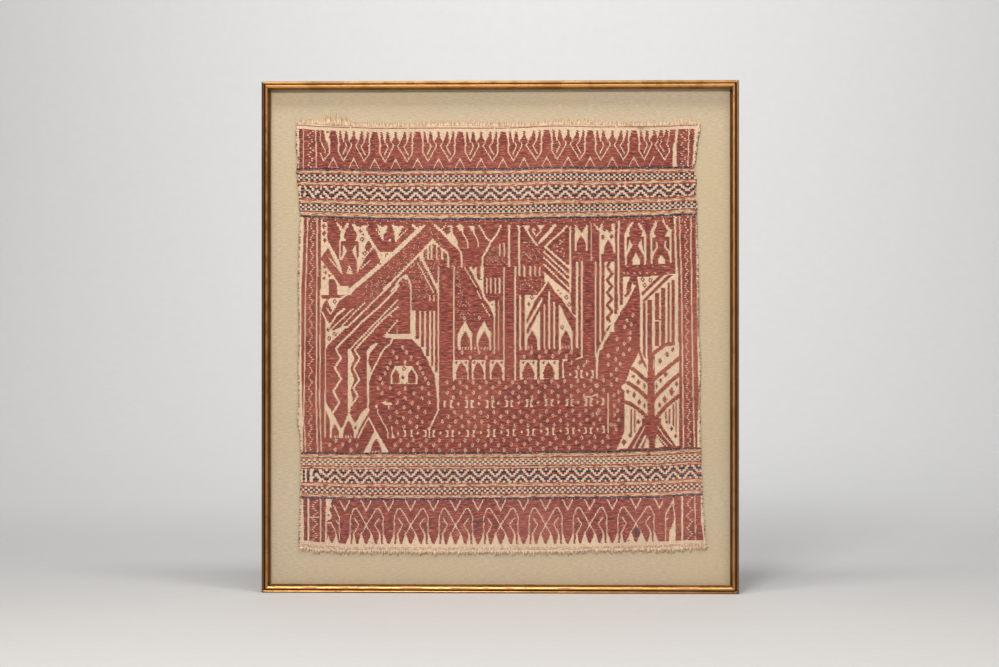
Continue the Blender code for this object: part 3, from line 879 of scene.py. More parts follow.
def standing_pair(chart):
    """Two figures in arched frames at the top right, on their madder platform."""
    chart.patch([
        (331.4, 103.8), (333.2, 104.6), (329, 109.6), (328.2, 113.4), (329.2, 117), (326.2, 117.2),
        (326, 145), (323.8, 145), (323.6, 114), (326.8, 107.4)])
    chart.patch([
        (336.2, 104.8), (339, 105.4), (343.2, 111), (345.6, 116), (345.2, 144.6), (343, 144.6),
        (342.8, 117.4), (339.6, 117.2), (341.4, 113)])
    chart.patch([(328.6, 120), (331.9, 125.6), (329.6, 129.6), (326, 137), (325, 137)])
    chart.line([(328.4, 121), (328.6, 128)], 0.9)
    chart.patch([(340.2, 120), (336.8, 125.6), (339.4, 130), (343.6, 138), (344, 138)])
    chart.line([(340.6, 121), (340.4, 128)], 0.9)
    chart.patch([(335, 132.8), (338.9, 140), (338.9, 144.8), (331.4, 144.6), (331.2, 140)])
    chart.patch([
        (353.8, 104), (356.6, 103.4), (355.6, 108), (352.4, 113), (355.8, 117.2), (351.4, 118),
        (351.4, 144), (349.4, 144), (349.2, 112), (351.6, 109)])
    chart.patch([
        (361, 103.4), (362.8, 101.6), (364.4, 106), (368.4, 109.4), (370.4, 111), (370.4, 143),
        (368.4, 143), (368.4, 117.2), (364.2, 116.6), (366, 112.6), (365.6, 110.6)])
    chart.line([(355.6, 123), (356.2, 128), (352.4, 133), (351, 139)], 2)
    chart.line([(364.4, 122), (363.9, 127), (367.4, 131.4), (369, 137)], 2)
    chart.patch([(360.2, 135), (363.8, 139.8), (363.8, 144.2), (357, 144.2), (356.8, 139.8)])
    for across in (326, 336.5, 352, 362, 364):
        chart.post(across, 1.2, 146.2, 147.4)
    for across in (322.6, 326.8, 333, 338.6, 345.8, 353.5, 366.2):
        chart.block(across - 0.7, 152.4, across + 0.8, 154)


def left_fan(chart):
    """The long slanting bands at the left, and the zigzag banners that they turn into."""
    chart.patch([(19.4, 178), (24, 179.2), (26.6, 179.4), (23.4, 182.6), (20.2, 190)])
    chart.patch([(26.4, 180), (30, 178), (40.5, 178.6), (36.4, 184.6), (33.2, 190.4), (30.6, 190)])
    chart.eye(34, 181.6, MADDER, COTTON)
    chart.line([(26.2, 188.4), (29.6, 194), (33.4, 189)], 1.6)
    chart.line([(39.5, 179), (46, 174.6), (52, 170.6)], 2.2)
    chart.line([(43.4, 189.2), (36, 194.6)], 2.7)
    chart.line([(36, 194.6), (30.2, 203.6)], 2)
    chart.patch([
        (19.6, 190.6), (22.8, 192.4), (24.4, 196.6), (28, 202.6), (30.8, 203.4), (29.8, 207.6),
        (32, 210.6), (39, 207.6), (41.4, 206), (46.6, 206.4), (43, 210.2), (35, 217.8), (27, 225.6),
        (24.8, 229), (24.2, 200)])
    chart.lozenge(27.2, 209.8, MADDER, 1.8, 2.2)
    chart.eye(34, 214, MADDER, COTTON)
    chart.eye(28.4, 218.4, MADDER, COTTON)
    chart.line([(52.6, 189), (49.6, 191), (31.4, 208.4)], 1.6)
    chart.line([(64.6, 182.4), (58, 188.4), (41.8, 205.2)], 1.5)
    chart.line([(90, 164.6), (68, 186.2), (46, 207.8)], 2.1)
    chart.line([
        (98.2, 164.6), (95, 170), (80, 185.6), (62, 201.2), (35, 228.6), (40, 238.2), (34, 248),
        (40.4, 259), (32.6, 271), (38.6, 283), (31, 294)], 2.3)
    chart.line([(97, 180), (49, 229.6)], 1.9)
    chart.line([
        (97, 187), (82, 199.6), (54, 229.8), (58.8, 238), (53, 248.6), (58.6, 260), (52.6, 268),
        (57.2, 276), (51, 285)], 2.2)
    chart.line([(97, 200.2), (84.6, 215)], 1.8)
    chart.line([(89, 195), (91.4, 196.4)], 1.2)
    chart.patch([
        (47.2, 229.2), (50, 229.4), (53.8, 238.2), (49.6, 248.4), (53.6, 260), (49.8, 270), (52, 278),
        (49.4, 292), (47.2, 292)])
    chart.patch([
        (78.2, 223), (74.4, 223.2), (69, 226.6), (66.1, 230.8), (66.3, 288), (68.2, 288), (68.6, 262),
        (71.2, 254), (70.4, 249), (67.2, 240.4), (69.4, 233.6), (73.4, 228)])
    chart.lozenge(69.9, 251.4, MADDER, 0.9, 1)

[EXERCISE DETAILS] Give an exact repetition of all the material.

[TASK OUTPUT]
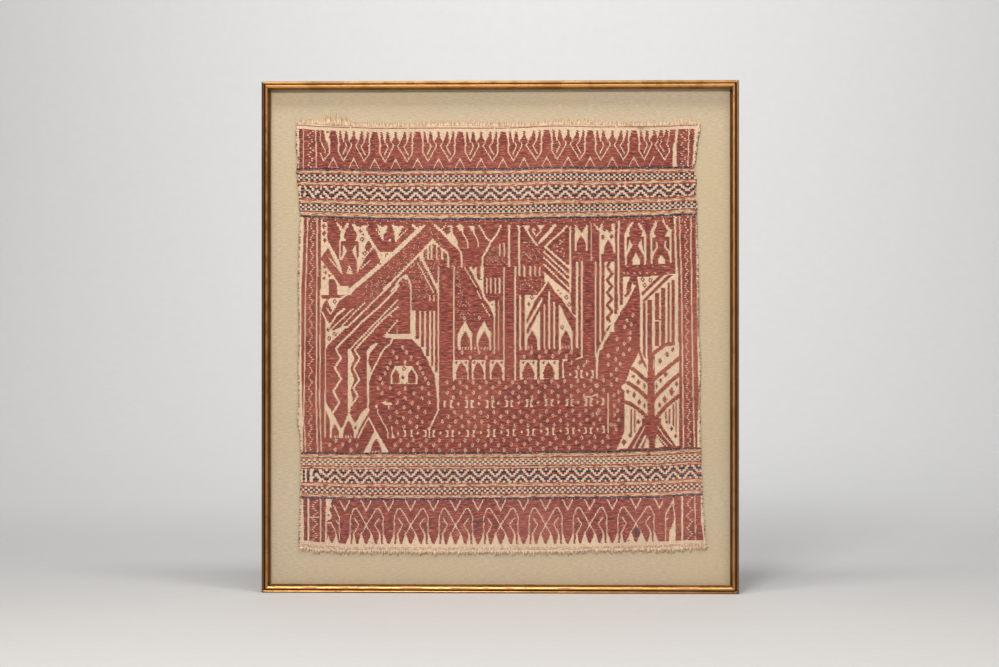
Continue the Blender code for this object: part 3, from line 879 of scene.py. More parts follow.
def standing_pair(chart):
    """Two figures in arched frames at the top right, on their madder platform."""
    chart.patch([
        (331.4, 103.8), (333.2, 104.6), (329, 109.6), (328.2, 113.4), (329.2, 117), (326.2, 117.2),
        (326, 145), (323.8, 145), (323.6, 114), (326.8, 107.4)])
    chart.patch([
        (336.2, 104.8), (339, 105.4), (343.2, 111), (345.6, 116), (345.2, 144.6), (343, 144.6),
        (342.8, 117.4), (339.6, 117.2), (341.4, 113)])
    chart.patch([(328.6, 120), (331.9, 125.6), (329.6, 129.6), (326, 137), (325, 137)])
    chart.line([(328.4, 121), (328.6, 128)], 0.9)
    chart.patch([(340.2, 120), (336.8, 125.6), (339.4, 130), (343.6, 138), (344, 138)])
    chart.line([(340.6, 121), (340.4, 128)], 0.9)
    chart.patch([(335, 132.8), (338.9, 140), (338.9, 144.8), (331.4, 144.6), (331.2, 140)])
    chart.patch([
        (353.8, 104), (356.6, 103.4), (355.6, 108), (352.4, 113), (355.8, 117.2), (351.4, 118),
        (351.4, 144), (349.4, 144), (349.2, 112), (351.6, 109)])
    chart.patch([
        (361, 103.4), (362.8, 101.6), (364.4, 106), (368.4, 109.4), (370.4, 111), (370.4, 143),
        (368.4, 143), (368.4, 117.2), (364.2, 116.6), (366, 112.6), (365.6, 110.6)])
    chart.line([(355.6, 123), (356.2, 128), (352.4, 133), (351, 139)], 2)
    chart.line([(364.4, 122), (363.9, 127), (367.4, 131.4), (369, 137)], 2)
    chart.patch([(360.2, 135), (363.8, 139.8), (363.8, 144.2), (357, 144.2), (356.8, 139.8)])
    for across in (326, 336.5, 352, 362, 364):
        chart.post(across, 1.2, 146.2, 147.4)
    for across in (322.6, 326.8, 333, 338.6, 345.8, 353.5, 366.2):
        chart.block(across - 0.7, 152.4, across + 0.8, 154)


def left_fan(chart):
    """The long slanting bands at the left, and the zigzag banners that they turn into."""
    chart.patch([(19.4, 178), (24, 179.2), (26.6, 179.4), (23.4, 182.6), (20.2, 190)])
    chart.patch([(26.4, 180), (30, 178), (40.5, 178.6), (36.4, 184.6), (33.2, 190.4), (30.6, 190)])
    chart.eye(34, 181.6, MADDER, COTTON)
    chart.line([(26.2, 188.4), (29.6, 194), (33.4, 189)], 1.6)
    chart.line([(39.5, 179), (46, 174.6), (52, 170.6)], 2.2)
    chart.line([(43.4, 189.2), (36, 194.6)], 2.7)
    chart.line([(36, 194.6), (30.2, 203.6)], 2)
    chart.patch([
        (19.6, 190.6), (22.8, 192.4), (24.4, 196.6), (28, 202.6), (30.8, 203.4), (29.8, 207.6),
        (32, 210.6), (39, 207.6), (41.4, 206), (46.6, 206.4), (43, 210.2), (35, 217.8), (27, 225.6),
        (24.8, 229), (24.2, 200)])
    chart.lozenge(27.2, 209.8, MADDER, 1.8, 2.2)
    chart.eye(34, 214, MADDER, COTTON)
    chart.eye(28.4, 218.4, MADDER, COTTON)
    chart.line([(52.6, 189), (49.6, 191), (31.4, 208.4)], 1.6)
    chart.line([(64.6, 182.4), (58, 188.4), (41.8, 205.2)], 1.5)
    chart.line([(90, 164.6), (68, 186.2), (46, 207.8)], 2.1)
    chart.line([
        (98.2, 164.6), (95, 170), (80, 185.6), (62, 201.2), (35, 228.6), (40, 238.2), (34, 248),
        (40.4, 259), (32.6, 271), (38.6, 283), (31, 294)], 2.3)
    chart.line([(97, 180), (49, 229.6)], 1.9)
    chart.line([
        (97, 187), (82, 199.6), (54, 229.8), (58.8, 238), (53, 248.6), (58.6, 260), (52.6, 268),
        (57.2, 276), (51, 285)], 2.2)
    chart.line([(97, 200.2), (84.6, 215)], 1.8)
    chart.line([(89, 195), (91.4, 196.4)], 1.2)
    chart.patch([
        (47.2, 229.2), (50, 229.4), (53.8, 238.2), (49.6, 248.4), (53.6, 260), (49.8, 270), (52, 278),
        (49.4, 292), (47.2, 292)])
    chart.patch([
        (78.2, 223), (74.4, 223.2), (69, 226.6), (66.1, 230.8), (66.3, 288), (68.2, 288), (68.6, 262),
        (71.2, 254), (70.4, 249), (67.2, 240.4), (69.4, 233.6), (73.4, 228)])
    chart.lozenge(69.9, 251.4, MADDER, 0.9, 1)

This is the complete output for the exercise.